## Dataset extract
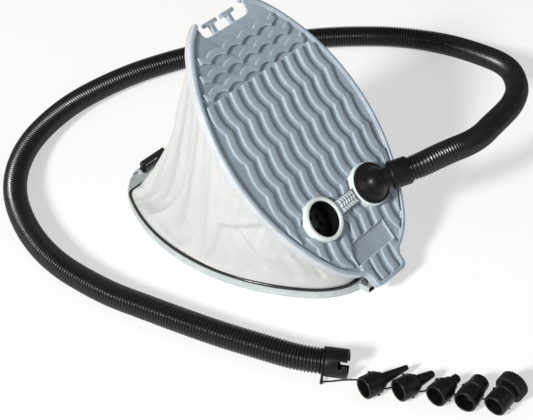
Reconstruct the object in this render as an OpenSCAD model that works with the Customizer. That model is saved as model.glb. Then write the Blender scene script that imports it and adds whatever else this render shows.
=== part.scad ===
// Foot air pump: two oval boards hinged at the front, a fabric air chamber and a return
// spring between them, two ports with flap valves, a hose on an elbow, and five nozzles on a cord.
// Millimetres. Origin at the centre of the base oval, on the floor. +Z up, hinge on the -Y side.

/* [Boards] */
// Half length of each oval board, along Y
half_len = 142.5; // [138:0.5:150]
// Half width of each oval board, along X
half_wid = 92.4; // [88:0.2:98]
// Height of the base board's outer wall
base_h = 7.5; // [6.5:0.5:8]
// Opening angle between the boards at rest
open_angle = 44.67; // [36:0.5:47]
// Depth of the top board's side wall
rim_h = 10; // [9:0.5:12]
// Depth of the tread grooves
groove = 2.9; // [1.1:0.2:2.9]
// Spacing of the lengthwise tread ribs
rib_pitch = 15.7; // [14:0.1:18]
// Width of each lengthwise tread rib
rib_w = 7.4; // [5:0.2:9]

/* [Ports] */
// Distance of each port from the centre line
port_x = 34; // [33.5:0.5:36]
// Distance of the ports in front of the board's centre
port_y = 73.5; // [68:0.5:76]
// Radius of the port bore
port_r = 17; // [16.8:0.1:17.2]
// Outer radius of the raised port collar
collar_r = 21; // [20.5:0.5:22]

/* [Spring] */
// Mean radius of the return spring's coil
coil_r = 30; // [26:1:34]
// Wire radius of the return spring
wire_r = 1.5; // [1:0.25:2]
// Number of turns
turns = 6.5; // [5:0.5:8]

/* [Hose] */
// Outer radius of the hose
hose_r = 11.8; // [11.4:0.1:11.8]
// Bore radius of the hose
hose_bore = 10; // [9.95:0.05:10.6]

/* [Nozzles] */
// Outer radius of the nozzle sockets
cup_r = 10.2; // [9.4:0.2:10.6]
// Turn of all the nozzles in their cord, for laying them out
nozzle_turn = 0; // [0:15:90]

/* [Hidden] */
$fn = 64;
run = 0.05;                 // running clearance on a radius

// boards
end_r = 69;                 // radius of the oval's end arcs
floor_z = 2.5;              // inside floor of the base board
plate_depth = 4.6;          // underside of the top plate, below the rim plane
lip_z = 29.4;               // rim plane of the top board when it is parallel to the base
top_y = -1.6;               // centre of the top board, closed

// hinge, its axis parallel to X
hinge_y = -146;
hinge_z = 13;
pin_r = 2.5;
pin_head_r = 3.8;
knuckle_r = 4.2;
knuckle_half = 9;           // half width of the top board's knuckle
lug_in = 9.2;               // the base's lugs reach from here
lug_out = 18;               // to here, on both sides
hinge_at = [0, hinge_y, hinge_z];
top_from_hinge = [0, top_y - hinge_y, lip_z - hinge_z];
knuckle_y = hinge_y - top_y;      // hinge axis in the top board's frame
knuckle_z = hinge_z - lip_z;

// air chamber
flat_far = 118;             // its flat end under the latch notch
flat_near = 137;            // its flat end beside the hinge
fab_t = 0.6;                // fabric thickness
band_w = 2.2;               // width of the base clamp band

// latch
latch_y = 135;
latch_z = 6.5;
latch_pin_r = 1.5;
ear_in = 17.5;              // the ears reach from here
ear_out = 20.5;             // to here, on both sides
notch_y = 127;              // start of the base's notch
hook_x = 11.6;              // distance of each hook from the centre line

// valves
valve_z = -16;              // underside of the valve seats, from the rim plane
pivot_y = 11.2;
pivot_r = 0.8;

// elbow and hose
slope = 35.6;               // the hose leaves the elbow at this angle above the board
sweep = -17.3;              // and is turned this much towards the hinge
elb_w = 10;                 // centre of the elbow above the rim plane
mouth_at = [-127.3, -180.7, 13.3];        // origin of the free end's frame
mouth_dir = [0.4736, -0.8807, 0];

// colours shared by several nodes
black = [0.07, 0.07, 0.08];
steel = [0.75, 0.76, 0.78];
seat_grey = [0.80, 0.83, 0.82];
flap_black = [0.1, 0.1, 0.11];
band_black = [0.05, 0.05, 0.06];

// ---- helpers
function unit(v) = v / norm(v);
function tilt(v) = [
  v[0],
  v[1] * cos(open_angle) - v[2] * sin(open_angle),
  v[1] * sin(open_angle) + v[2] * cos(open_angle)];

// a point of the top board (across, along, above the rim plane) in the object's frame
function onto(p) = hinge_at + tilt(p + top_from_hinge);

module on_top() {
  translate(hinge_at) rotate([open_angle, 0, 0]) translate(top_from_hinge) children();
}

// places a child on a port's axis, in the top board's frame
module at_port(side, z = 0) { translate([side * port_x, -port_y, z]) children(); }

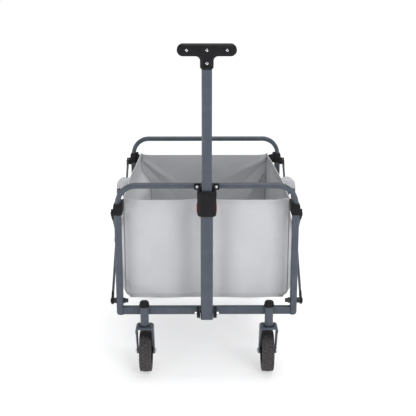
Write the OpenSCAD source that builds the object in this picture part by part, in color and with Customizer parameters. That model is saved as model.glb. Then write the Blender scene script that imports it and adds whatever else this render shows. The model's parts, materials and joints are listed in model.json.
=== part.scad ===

## Requirements
Return the lines above exactly, keeping every word.

## Result for this exercise
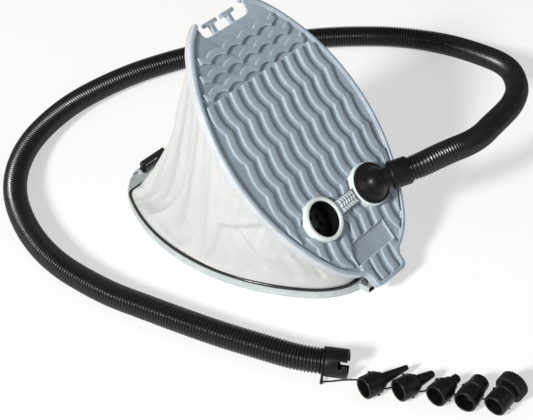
Reconstruct the object in this render as an OpenSCAD model that works with the Customizer. That model is saved as model.glb. Then write the Blender scene script that imports it and adds whatever else this render shows.
=== part.scad ===
// Foot air pump: two oval boards hinged at the front, a fabric air chamber and a return
// spring between them, two ports with flap valves, a hose on an elbow, and five nozzles on a cord.
// Millimetres. Origin at the centre of the base oval, on the floor. +Z up, hinge on the -Y side.

/* [Boards] */
// Half length of each oval board, along Y
half_len = 142.5; // [138:0.5:150]
// Half width of each oval board, along X
half_wid = 92.4; // [88:0.2:98]
// Height of the base board's outer wall
base_h = 7.5; // [6.5:0.5:8]
// Opening angle between the boards at rest
open_angle = 44.67; // [36:0.5:47]
// Depth of the top board's side wall
rim_h = 10; // [9:0.5:12]
// Depth of the tread grooves
groove = 2.9; // [1.1:0.2:2.9]
// Spacing of the lengthwise tread ribs
rib_pitch = 15.7; // [14:0.1:18]
// Width of each lengthwise tread rib
rib_w = 7.4; // [5:0.2:9]

/* [Ports] */
// Distance of each port from the centre line
port_x = 34; // [33.5:0.5:36]
// Distance of the ports in front of the board's centre
port_y = 73.5; // [68:0.5:76]
// Radius of the port bore
port_r = 17; // [16.8:0.1:17.2]
// Outer radius of the raised port collar
collar_r = 21; // [20.5:0.5:22]

/* [Spring] */
// Mean radius of the return spring's coil
coil_r = 30; // [26:1:34]
// Wire radius of the return spring
wire_r = 1.5; // [1:0.25:2]
// Number of turns
turns = 6.5; // [5:0.5:8]

/* [Hose] */
// Outer radius of the hose
hose_r = 11.8; // [11.4:0.1:11.8]
// Bore radius of the hose
hose_bore = 10; // [9.95:0.05:10.6]

/* [Nozzles] */
// Outer radius of the nozzle sockets
cup_r = 10.2; // [9.4:0.2:10.6]
// Turn of all the nozzles in their cord, for laying them out
nozzle_turn = 0; // [0:15:90]

/* [Hidden] */
$fn = 64;
run = 0.05;                 // running clearance on a radius

// boards
end_r = 69;                 // radius of the oval's end arcs
floor_z = 2.5;              // inside floor of the base board
plate_depth = 4.6;          // underside of the top plate, below the rim plane
lip_z = 29.4;               // rim plane of the top board when it is parallel to the base
top_y = -1.6;               // centre of the top board, closed

// hinge, its axis parallel to X
hinge_y = -146;
hinge_z = 13;
pin_r = 2.5;
pin_head_r = 3.8;
knuckle_r = 4.2;
knuckle_half = 9;           // half width of the top board's knuckle
lug_in = 9.2;               // the base's lugs reach from here
lug_out = 18;               // to here, on both sides
hinge_at = [0, hinge_y, hinge_z];
top_from_hinge = [0, top_y - hinge_y, lip_z - hinge_z];
knuckle_y = hinge_y - top_y;      // hinge axis in the top board's frame
knuckle_z = hinge_z - lip_z;

// air chamber
flat_far = 118;             // its flat end under the latch notch
flat_near = 137;            // its flat end beside the hinge
fab_t = 0.6;                // fabric thickness
band_w = 2.2;               // width of the base clamp band

// latch
latch_y = 135;
latch_z = 6.5;
latch_pin_r = 1.5;
ear_in = 17.5;              // the ears reach from here
ear_out = 20.5;             // to here, on both sides
notch_y = 127;              // start of the base's notch
hook_x = 11.6;              // distance of each hook from the centre line

// valves
valve_z = -16;              // underside of the valve seats, from the rim plane
pivot_y = 11.2;
pivot_r = 0.8;

// elbow and hose
slope = 35.6;               // the hose leaves the elbow at this angle above the board
sweep = -17.3;              // and is turned this much towards the hinge
elb_w = 10;                 // centre of the elbow above the rim plane
mouth_at = [-127.3, -180.7, 13.3];        // origin of the free end's frame
mouth_dir = [0.4736, -0.8807, 0];

// colours shared by several nodes
black = [0.07, 0.07, 0.08];
steel = [0.75, 0.76, 0.78];
seat_grey = [0.80, 0.83, 0.82];
flap_black = [0.1, 0.1, 0.11];
band_black = [0.05, 0.05, 0.06];

// ---- helpers
function unit(v) = v / norm(v);
function tilt(v) = [
  v[0],
  v[1] * cos(open_angle) - v[2] * sin(open_angle),
  v[1] * sin(open_angle) + v[2] * cos(open_angle)];

// a point of the top board (across, along, above the rim plane) in the object's frame
function onto(p) = hinge_at + tilt(p + top_from_hinge);

module on_top() {
  translate(hinge_at) rotate([open_angle, 0, 0]) translate(top_from_hinge) children();
}

// places a child on a port's axis, in the top board's frame
module at_port(side, z = 0) { translate([side * port_x, -port_y, z]) children(); }

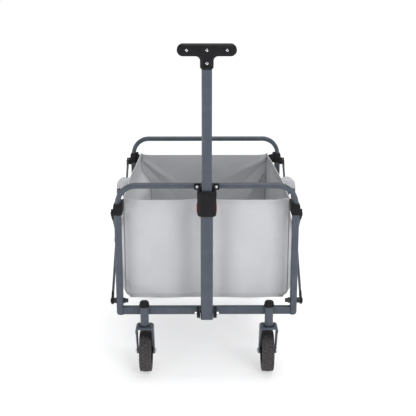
Write the OpenSCAD source that builds the object in this picture part by part, in color and with Customizer parameters. That model is saved as model.glb. Then write the Blender scene script that imports it and adds whatever else this render shows. The model's parts, materials and joints are listed in model.json.
=== part.scad ===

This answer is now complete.